Membres de l’association AGP (Action Grand Passage), les gens du voyage qui composent cette communauté sur le site d’Eaunes viennent du nord de la France. Ce sont des évangélistes qui se décrivent comme « semi-sédentaires ». « L’hiver, on est chez nous, on a des églises en dur », explique Gino. En période estivale, ils prennent leurs caravanes pour traverser la France dans de grandes missions évangéliques. Les grands passages ? « C’est notre mode de vie », revendique ce pasteur, dont la communauté se retrouve chaque année dans différentes villes de France pour partager sa foi.Ces grands raouts estivaux permettent selon lui de prêcher la bonne parole et de convaincre « les gens de la communauté, mais aussi des sédentaires qui ne connaissent pas Jésus ». Sous un grand chapiteau aménagé au milieu du stade de football traditionnellement dévolu au FC Eaunes Labarthe, les pasteurs ont prévu de dispenser cette semaine quatre grandes cérémonies, sans oublier une prière commune d’une heure tous les matins.

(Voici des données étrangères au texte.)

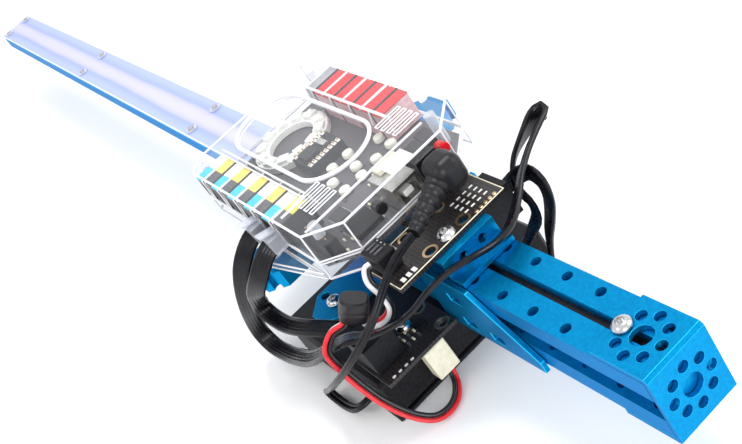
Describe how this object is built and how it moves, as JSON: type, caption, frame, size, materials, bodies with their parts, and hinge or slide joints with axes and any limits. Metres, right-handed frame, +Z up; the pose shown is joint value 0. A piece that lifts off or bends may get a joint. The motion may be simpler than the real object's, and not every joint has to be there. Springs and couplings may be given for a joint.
{
  "type": "toy sword",
  "caption": "Light-up toy sword built from drilled beams, with a crossguard, clear controller case and battery box.",
  "frame": {"origin": "middle of the sword's length and width, on the table under the battery box", "axes": "+X runs from the blade's tip to the pommel, +Y to the back of the handle, +Z up from the table"},
  "size_m": [0.6906, 0.1208, 0.0778],
  "materials": {
    "blue_anodised": "satin blue anodising",
    "screw_steel": "polished",
    "frosted_acrylic": "frosted",
    "strip_backing": "satin",
    "clear_plastic": "clear",
    "grey_board": "solder mask",
    "black_board": "solder mask",
    "black_plastic": "satin",
    "red_plastic": "satin",
    "grey_plastic": "satin",
    "white_plastic": "satin",
    "cream_nylon": "satin",
    "cell_sleeve": "printed sleeve",
    "socket_steel": "bright",
    "cable_jacket": "satin",
    "wire_red": "satin"
  },
  "bodies": {
    "sword": {"adapter_board": "black_board", "adapter_header": "black_plastic", "adapter_mount": "blue_anodised", "adapter_socket": "black_plastic", "battery_box": "black_plastic", "battery_cell_1": "cell_sleeve", "battery_cell_2": "cell_sleeve", "battery_cell_3": "cell_sleeve", "battery_cell_4": "cell_sleeve", "battery_cell_5": "cell_sleeve", "battery_cell_6": "cell_sleeve", "battery_lead": "cable_jacket", "battery_plug": "black_plastic", "battery_strap": "blue_anodised", "blade_beam": "blue_anodised", "blade_cover": "frosted_acrylic", "case_base": "clear_plastic", "case_cover": "clear_plastic", "controller_board": "grey_board", "cover_screw_1_back": "clear_plastic", "cover_screw_1_front": "clear_plastic", "cover_screw_2_back": "clear_plastic", "cover_screw_2_front": "clear_plastic", "cover_screw_3_back": "clear_plastic", "cover_screw_3_front": "clear_plastic", "crossguard": "blue_anodised", "gusset_bracket": "blue_anodised", "handle_bottom_beam": "blue_anodised", "handle_core_beam": "blue_anodised", "handle_top_beam": "blue_anodised", "indicator_ring": "white_plastic", "light_strip": "strip_backing", "long_ribbon_cable": "cable_jacket", "motor_port_1": "grey_plastic", "motor_port_2": "red_plastic", "motor_port_3": "red_plastic", "motor_port_4": "red_plastic", "motor_port_5": "red_plastic", "plug_lead": "wire_red", "pommel_bracket": "blue_anodised", "pommel_screw": "screw_steel", "power_jack": "black_plastic", "radio_module": "black_plastic", "sensor_board": "black_board", "sensor_plug": "cream_nylon", "sensor_port_1": "black_plastic", "sensor_port_2": "black_plastic", "sensor_port_3": "black_plastic", "sensor_port_4": "black_plastic", "sensor_port_5": "black_plastic", "sensor_screw": "screw_steel", "sensor_socket": "black_plastic", "short_ribbon_cable": "cable_jacket", "splice_lead": "wire_red", "strap_screw": "screw_steel", "usb_socket": "socket_steel", "wire_sleeve": "black_plastic"},
    "lid": {"battery_lid": "black_plastic"},
    "power_key": {"power_button": "red_plastic"},
    "reset_key": {"reset_button": "black_plastic"}
  },
  "joints": [
    {"name": "lid_slide", "type": "slide", "parent": "sword", "child": "lid", "axis": [-1, 0, 0], "range_m": [0, 0.08]},
    {"name": "power_press", "type": "slide", "parent": "sword", "child": "power_key", "axis": [-1, 0, 0], "range_m": [0, 0.0015], "stiffness_N_per_m": 800},
    {"name": "reset_press", "type": "slide", "parent": "sword", "child": "reset_key", "axis": [-1, 0, 0], "range_m": [0, 0.0006], "stiffness_N_per_m": 800}
  ]
}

L’expulsion avant dimanche n’est pas exclue
Ces gens du voyage seront-ils expulsés avant dimanche ? Après le signalement du maire d’Eaunes au sous-préfet de Muret lundi, la préfecture — qui dispose de deux leviers réglementaires pour enrayer cette occupation illicite — a, d’après nos informations, retenu la procédure administrative, s’agissant d’une atteinte caractérisée à l’ordre public.
Et ensuite ? Le préfet doit demander aux gendarmes un rapport administratif constatant les troubles à l’ordre public. Si ceux-ci sont avérés, il met en demeure les occupants de quitter les lieux, les gens du voyage sont alors notifiés par les forces de l’ordre. Et s’ils n’obtempèrent pas, le préfet pourra procéder à une évacuation forcée. Au bout de combien de temps ? C’est toute la question…

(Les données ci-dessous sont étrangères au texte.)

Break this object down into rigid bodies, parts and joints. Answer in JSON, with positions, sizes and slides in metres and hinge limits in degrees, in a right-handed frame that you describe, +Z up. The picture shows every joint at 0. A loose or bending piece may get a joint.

La préfecture compte-t-elle procéder à l’expulsion pour que les élèves retournent en classe, ou attendre que ces évangélistes ne tournent les talons, quitte à priver les enfants d’école, avant que le groupe scolaire ne rouvre… pour une semaine ? Interrogée, la préfecture indique avoir « bien pris compte de cette demande » et précise que « la procédure est en cours ».